In his late 90s, his age and a hip ailment kept Sen. Thurmond from returning on weekends to South Carolina. He was treated like royalty in his home state.

A nonsmoker and teetotaler, Sen. Thurmond prided himself on his healthy lifestyle that stressed exercise and a sensible diet, featuring a breakfast of grits and an egg substitute.

In the early 1970s, he was one of the first members of Congress to undergo hair transplants, a few years after he had married Nancy Moore, a former Miss South Carolina and a former intern in his office who was 44 years his junior. With a well-known eye for attractive women, Sen. Thurmond frequented the Senate Beauty Salon to maintain his hair's reddish hue and his aura of indestructibility.

His first wife Jean, who was 24 years his junior, died in 1960 after surgery for a brain tumor.

With the Senate divided 50-50 between Democrats and Republicans after the 2000 election, Sen. Thurmond's increased frailty raised concerns about his health and his ability to continue in office.

With the defection of Sen. James Jeffords of Vermont from the GOP ranks in 2001, however, the Democrats regained control, and veteran Sen. Robert Byrd of West Virginia succeeded Sen. Thurmond as president-pro tem.

By then the senior Republican had resigned the chairmanship of the powerful Armed Services Committee. Although Sen. Thurmond remained diligent about voting, his appearances and testimony at hearings became noticeably abbreviated.

Nearing his 99th birthday in November 2001, Sen. Thurmond moved into Walter Reed Army Medical Center for monitoring of his health. He insisted the move was temporary and continued to show up for work at the Senate.

Sen. Thurmond and his wife, Nancy, who lived separately in later years, had four children, including J. Strom Jr., the U.S. attorney for South Carolina; Juliana Whitmer; and Paul. Their eldest child, Nancy, was killed by a drunken driver in 1993 when she was a college senior.

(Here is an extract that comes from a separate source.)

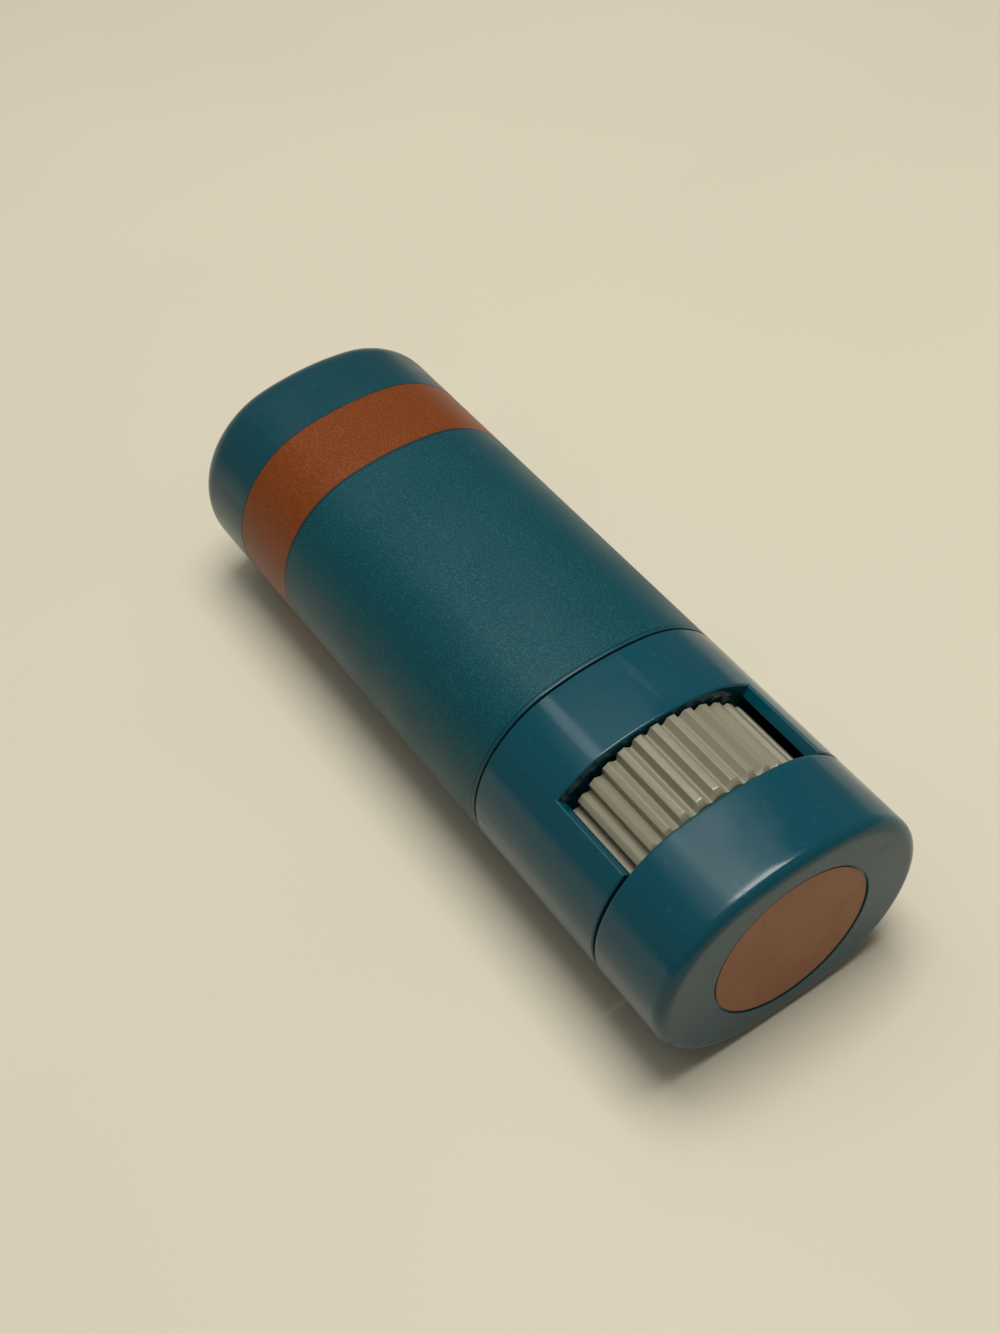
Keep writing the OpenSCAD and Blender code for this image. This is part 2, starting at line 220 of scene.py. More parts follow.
def feed(tree, socket, value):
    # links another node's socket, or sets a plain value
    if isinstance(value, bpy.types.NodeSocket):
        tree.links.new(value, socket)
    else:
        socket.default_value = value


def addNode(tree, kind, settings=None, **inputs):
    # an underscore in an input's name stands for a space
    node = tree.nodes.new(kind)
    for key, value in (settings or {}).items():
        setattr(node, key, value)
    for key, value in inputs.items():
        feed(tree, node.inputs[key.replace("_", " ")], value)
    return node


def rangeOf(tree, value, fromMin, fromMax, toMin=0, toMax=1, smooth=False):
    kind = "SMOOTHSTEP" if smooth else "LINEAR"
    node = addNode(
        tree, "ShaderNodeMapRange", {"interpolation_type": kind}, Value=value,
        From_Min=fromMin, From_Max=fromMax, To_Min=toMin, To_Max=toMax,
    )
    return node.outputs["Result"]


def mathOf(tree, operation, a, b=0.0):
    node = addNode(tree, "ShaderNodeMath", {"operation": operation})
    feed(tree, node.inputs[0], a)
    feed(tree, node.inputs[1], b)
    return node.outputs[0]


def mixOf(tree, factor, a, b):
    node = addNode(tree, "ShaderNodeMix", {"data_type": "RGBA"})
    for index, value in ((0, factor), (6, a), (7, b)):  # the colour sockets among its inputs
        feed(tree, node.inputs[index], value)
    return node.outputs[2]


def opaque(colour):
    return (*colour, 1)


def newGroup(name, inputs, outputs):
    group = bpy.data.node_groups.new(name, "ShaderNodeTree")
    group.interface.new_socket(name="Vector", in_out="INPUT", socket_type="NodeSocketVector")
    for label, value in inputs.items():
        socket = group.interface.new_socket(
            name=label, in_out="INPUT", socket_type="NodeSocketFloat"
        )
        socket.default_value = value
    for label in outputs:
        group.interface.new_socket(name=label, in_out="OUTPUT", socket_type="NodeSocketFloat")
    return group, group.nodes.new("NodeGroupInput"), group.nodes.new("NodeGroupOutput")


# thresholds are places in a noise's range, where a mark starts and is full
markShape = {
    "smearFrom": 0.42, "smearTo": 0.66, "smearDetail": 3.0,
    "scratchFrom": 0.66, "scratchTo": 0.74, "scratchDetail": 1.0,
    "scratchTurn": (0.3, 0.5, 0.6), "scratchStretch": (0.09, 1.0, 0.7),
    "speckCore": 0.06, "speckEdge": 0.14,
}


def makeHandlingMarks(shape):
    # soft smears, fine scratches and specks that a handled plastic surface carries
    group, entry, leave = newGroup(
        "handlingMarks",
        {"Smear Size": 160.0, "Scratch Size": 900.0, "Speck Size": 1500.0},
        ["Smears", "Scratches", "Specks"],
    )
    place, sizes = entry.outputs["Vector"], entry.outputs
    smear = addNode(
        group, "ShaderNodeTexNoise", Vector=place, Scale=sizes["Smear Size"],
        Detail=shape["smearDetail"],
    )
    stretched = addNode(
        group, "ShaderNodeMapping", Vector=place, Rotation=shape["scratchTurn"],
        Scale=shape["scratchStretch"],
    )
    scratch = addNode(
        group, "ShaderNodeTexNoise", Vector=stretched.outputs[0], Scale=sizes["Scratch Size"],
        Detail=shape["scratchDetail"],
    )
    speck = addNode(group, "ShaderNodeTexVoronoi", Vector=place, Scale=sizes["Speck Size"])
    masks = {
        "Smears": rangeOf(
            group, smear.outputs[0], shape["smearFrom"], shape["smearTo"], smooth=True
        ),
        "Scratches": rangeOf(
            group, scratch.outputs[0], shape["scratchFrom"], shape["scratchTo"]
        ),
        "Specks": rangeOf(
            group, speck.outputs["Distance"], shape["speckCore"], shape["speckEdge"], 1, 0
        ),
    }
    for label, mask in masks.items():
        group.links.new(mask, leave.inputs[label])
    return group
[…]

Information from the Los Angeles Times is included in this report.

Son of the South


Born: Dec. 5, 1902, Edgefield, S.C.

Personal: Married Jean Crouch in 1947, no children. She died in 1960. Married Nancy Moore in 1968. Couple separated in 1991. Four children. Eldest daughter Nancy Moore Thurmond died after being struck by a car in 1993.

Military: Served in World War II; participated in Normandy invasion.

Political: South Carolina governor 1947-1951. U.S. Senate 1954-2003. Won first Senate campaign as a write-in. Resigned two years later and ran again for Democratic nomination. In March 1996 became oldest congressman ever; in May 1997 became longest-serving senator. Retired to his hometown of Edgefield in January after his term expired.

Ran for president in 1948 on States Rights, or "Dixiecrat," ticket; won 39 electoral votes. Set the Senate record for filibustering when he spoke against the 1957 civil-rights bill for 24 hours and 18 minutes. Switched to Republican Party in 1964.

Quote: "I want to tell you that there's not enough troops in the Army to force the Southern people to break down segregation and admit the Negro race into our theaters, into our swimming pools, into our homes and into our churches." — speech to 1948 States Rights convention.